Le couple d’amoureux se retrouve dans la maisonnette de Minnie au deuxième acte, après que le public ait appris que Johnson est en réalité Ramerrez. Le décor se partage ici entre intérieur et extérieur, entre la demeure de Minnie et l’hiver du dehors. L’occasion de souligner les lumières magnifiques de Gil Wechsler qui éclairent visages et costumes de façon très subtile. Contrastant avec l’effusion de personnages de l’acte I, cette deuxième partie est celle des sentiments et de l’intimité. Alors que Johnson est démasqué, Minnie le sauve en pariant son destin au poker avec Rance, avant de remporter la partie en trichant. L’intensité des interprètes et la qualité de leur jeu d’acteurs se révèlent ici véritablement et offrent un superbe moment d’opéra.
Beaucoup plus court, le troisième acte se joue dans une rue très typique de l’imagerie du western, maisons de bois, sol couvert de feuilles et fond perdu de montagnes. La potence suspendue sur un balcon et destinée à pendre Dick Johnson ne sera heureusement pas utilisée grâce à l’intervention de Minnie. Sur les derniers « Mai più » du chœur masculin, les deux amoureux quittent la scène et la Californie.
Avec une énergie certaine qu’il communique à ses musiciens, Marco Armiliato porte de bout en bout son orchestre, dans les passages les plus tendres de la partition comme dans les tutti fortississimo voulus par Puccini, où l’orchestre semble toutefois couvrir la voix des chanteurs à quelques reprises.
L’opéra foisonne de seconds rôles masculins très touchants. On retiendra les prestations d'Oren Gradus en Jake Wallace et Matthew Rose en Ashby, ainsi que les rôles plus importants de Nick, campé par Carlo Bosi et Sonora, interprété par Michael Todd Simpson. Tous se révèlent d’une grande justesse vocale et dramatique. Mais l’action est particulièrement centrée sur le trio que forment Minnie, Dick Johnson et Jack Rance, respectivement incarnés par Eva-Maria Westbroek, Jonas Kaufmann et Zeljko Lucic.
Ce dernier impressionne par une présence à la fois vocale et scénique. Zeljko Lucic joue à la perfection ce rôle de shérif jaloux et maladroit, qui ne trouve pas le chemin du cœur de Minnie. Sa voix profonde aide à bâtir un personnage sombre et inquiétant. Sa longueur de souffle et ses aigus solides finissent de convaincre le public new-yorkais, qui se lève déjà à son arrivée pendant les saluts.

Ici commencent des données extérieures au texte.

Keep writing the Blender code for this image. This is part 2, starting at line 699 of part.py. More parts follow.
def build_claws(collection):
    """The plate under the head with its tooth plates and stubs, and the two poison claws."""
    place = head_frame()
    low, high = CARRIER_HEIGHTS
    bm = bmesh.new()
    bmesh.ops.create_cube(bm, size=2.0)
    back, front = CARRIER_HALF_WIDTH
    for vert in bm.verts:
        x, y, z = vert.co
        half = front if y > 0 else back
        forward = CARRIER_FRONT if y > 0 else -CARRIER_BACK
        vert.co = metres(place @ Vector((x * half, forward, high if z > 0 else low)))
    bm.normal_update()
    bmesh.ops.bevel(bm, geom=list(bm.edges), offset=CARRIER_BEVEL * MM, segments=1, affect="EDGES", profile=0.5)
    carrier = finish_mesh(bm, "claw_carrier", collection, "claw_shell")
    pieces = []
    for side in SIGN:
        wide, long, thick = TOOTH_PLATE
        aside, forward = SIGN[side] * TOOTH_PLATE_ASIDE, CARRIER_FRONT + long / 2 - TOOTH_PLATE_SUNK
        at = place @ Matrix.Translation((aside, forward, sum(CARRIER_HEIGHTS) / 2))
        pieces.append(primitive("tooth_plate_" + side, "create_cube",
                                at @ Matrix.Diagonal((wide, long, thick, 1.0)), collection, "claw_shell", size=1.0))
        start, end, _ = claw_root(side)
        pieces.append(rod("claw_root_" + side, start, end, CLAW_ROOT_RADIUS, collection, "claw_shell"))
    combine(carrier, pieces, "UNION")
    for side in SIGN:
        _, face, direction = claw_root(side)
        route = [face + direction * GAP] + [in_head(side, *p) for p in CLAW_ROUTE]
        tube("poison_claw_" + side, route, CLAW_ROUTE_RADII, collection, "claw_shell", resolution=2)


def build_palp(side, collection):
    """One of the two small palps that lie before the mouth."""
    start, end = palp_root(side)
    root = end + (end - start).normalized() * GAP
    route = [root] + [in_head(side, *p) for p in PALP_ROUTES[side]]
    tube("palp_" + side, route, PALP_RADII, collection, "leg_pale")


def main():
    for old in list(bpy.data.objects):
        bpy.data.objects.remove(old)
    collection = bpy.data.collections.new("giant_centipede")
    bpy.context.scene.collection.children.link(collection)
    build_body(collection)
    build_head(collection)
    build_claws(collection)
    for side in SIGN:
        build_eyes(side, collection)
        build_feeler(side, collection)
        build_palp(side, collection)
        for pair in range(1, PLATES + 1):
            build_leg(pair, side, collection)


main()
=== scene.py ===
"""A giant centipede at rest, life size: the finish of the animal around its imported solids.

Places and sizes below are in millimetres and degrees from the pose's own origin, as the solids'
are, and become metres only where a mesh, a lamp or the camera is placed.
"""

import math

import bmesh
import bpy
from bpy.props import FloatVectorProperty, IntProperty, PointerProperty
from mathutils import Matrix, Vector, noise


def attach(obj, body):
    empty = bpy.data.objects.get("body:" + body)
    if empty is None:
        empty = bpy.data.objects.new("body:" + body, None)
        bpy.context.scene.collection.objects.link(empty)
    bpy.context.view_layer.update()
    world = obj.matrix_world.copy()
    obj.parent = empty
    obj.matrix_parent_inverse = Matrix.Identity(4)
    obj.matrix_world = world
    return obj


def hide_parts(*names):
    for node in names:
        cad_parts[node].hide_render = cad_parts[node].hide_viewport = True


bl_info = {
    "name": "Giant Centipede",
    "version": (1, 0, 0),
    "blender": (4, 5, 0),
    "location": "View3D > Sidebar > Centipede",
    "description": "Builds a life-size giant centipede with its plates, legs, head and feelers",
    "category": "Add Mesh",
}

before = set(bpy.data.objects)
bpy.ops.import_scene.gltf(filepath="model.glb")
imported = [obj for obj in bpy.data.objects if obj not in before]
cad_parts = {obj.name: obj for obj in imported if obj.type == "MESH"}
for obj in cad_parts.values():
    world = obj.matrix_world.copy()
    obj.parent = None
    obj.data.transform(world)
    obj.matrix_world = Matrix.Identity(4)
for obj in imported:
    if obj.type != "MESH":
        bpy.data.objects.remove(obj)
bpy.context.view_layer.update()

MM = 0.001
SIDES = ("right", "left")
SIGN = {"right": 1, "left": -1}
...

Jonas Kaufmann, toujours très attendu, se trouve parfaitement à l’aise dans son costume noir de Dick Johnson, à pied comme à cheval. La voix est puissante et émise avec facilité, d’autant que son interprétation scénique est plus que convaincante. À la fin de l’unique air du troisième acte « Ch’ella mi creda libero e lontano », passage le plus célèbre de l’opéra, le public ne peut retenir ses applaudissements, recouvrant brièvement une ou deux mesures de l’orchestre.

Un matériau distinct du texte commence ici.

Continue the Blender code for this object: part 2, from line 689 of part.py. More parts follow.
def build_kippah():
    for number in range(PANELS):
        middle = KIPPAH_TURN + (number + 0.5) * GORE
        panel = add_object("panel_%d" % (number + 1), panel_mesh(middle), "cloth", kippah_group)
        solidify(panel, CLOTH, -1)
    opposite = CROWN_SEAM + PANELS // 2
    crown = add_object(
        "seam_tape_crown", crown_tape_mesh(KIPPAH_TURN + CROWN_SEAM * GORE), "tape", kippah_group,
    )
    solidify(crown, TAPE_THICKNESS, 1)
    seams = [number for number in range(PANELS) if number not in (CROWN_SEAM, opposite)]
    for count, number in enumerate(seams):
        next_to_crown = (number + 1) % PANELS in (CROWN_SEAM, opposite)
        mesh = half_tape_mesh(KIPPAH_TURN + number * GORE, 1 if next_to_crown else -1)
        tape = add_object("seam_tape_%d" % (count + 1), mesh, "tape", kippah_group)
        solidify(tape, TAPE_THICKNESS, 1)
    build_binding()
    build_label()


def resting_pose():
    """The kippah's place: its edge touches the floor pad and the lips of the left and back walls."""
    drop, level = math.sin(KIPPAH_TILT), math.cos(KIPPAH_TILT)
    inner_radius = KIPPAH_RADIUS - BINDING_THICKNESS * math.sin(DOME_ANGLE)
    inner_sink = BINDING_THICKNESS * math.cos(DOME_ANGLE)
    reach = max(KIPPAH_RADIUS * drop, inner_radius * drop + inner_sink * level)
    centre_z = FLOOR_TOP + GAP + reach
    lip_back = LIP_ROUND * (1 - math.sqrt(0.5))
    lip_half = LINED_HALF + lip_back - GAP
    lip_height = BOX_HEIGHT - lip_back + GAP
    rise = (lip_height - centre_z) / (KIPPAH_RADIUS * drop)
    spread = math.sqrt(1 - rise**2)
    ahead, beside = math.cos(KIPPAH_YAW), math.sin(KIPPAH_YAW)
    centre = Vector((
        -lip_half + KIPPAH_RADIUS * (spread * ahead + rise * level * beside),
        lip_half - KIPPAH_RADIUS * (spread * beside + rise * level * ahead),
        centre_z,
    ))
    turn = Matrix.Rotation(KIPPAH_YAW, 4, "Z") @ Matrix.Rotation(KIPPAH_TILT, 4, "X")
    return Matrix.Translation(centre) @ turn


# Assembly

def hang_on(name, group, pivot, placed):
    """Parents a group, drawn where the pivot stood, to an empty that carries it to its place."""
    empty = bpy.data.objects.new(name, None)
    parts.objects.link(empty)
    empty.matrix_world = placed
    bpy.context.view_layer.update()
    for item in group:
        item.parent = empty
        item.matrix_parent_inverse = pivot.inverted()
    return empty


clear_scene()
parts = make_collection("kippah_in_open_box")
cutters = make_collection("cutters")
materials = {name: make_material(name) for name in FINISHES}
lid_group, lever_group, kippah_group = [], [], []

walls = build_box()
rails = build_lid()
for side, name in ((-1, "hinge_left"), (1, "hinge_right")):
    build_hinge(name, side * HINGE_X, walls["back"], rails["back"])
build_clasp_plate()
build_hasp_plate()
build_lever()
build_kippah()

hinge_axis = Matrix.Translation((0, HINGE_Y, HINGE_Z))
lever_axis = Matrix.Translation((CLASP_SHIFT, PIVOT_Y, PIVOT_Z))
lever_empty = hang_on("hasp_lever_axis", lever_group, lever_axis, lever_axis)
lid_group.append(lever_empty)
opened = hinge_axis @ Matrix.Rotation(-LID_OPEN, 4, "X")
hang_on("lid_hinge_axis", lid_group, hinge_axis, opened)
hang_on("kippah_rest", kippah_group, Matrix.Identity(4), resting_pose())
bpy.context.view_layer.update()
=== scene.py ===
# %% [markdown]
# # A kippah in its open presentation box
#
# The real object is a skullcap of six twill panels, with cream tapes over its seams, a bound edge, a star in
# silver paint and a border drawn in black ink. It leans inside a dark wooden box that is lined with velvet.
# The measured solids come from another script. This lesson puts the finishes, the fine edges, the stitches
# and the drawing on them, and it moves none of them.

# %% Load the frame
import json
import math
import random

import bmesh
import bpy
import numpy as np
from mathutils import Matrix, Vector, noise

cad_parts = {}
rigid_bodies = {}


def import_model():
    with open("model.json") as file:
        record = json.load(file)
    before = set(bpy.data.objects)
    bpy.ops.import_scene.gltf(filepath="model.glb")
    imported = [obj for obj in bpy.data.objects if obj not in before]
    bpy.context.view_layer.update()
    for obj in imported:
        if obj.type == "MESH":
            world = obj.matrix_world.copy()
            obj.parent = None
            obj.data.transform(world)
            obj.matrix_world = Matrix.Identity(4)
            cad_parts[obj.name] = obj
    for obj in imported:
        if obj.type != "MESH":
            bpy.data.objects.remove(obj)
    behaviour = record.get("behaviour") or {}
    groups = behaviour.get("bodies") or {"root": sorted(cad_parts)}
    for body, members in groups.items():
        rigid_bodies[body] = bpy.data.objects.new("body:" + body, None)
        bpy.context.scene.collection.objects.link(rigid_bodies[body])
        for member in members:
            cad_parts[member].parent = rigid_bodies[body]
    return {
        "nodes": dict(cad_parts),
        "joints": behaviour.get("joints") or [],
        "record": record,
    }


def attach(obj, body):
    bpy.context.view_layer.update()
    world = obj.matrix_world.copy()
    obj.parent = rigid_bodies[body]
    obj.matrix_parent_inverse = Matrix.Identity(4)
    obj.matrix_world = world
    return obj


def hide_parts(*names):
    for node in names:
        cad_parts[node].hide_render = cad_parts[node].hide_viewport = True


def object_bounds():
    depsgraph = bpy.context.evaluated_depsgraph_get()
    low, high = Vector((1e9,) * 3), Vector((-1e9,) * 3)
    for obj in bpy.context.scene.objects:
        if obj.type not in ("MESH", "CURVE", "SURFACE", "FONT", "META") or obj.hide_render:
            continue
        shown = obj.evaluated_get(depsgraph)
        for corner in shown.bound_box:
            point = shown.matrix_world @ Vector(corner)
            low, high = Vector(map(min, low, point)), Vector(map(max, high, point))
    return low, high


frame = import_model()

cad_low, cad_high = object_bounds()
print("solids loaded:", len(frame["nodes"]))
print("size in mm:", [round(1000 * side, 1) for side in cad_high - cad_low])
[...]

Confiant à l’entracte que La Fanciulla est son opéra préféré, il devient évident que le rôle de Minnie convient parfaitement à Eva-Maria Westbroek. Dès son entrée dans le saloon à l’acte I, fusil à la main, son charisme et sa voix font mouche. Mais c’est véritablement dans le deuxième acte qu’elle montre toute la palette de son jeu. Touchante, quand elle donne son premier baiser, jalouse, puis repentie, pour enfin sauver Johnson dans la fabuleuse scène du poker. Si quelques aigus sont parfois un peu tendus, c’est à mettre sur le compte de l’intensité avec laquelle elle incarne ce personnage de femme forte et respectée.
C’est donc une véritable alchimie qui opère durant cette soirée, réunissant une belle mise en scène, un plateau vocal irréprochable et une direction d’orchestre excellente, dans cette œuvre atypique de Puccini.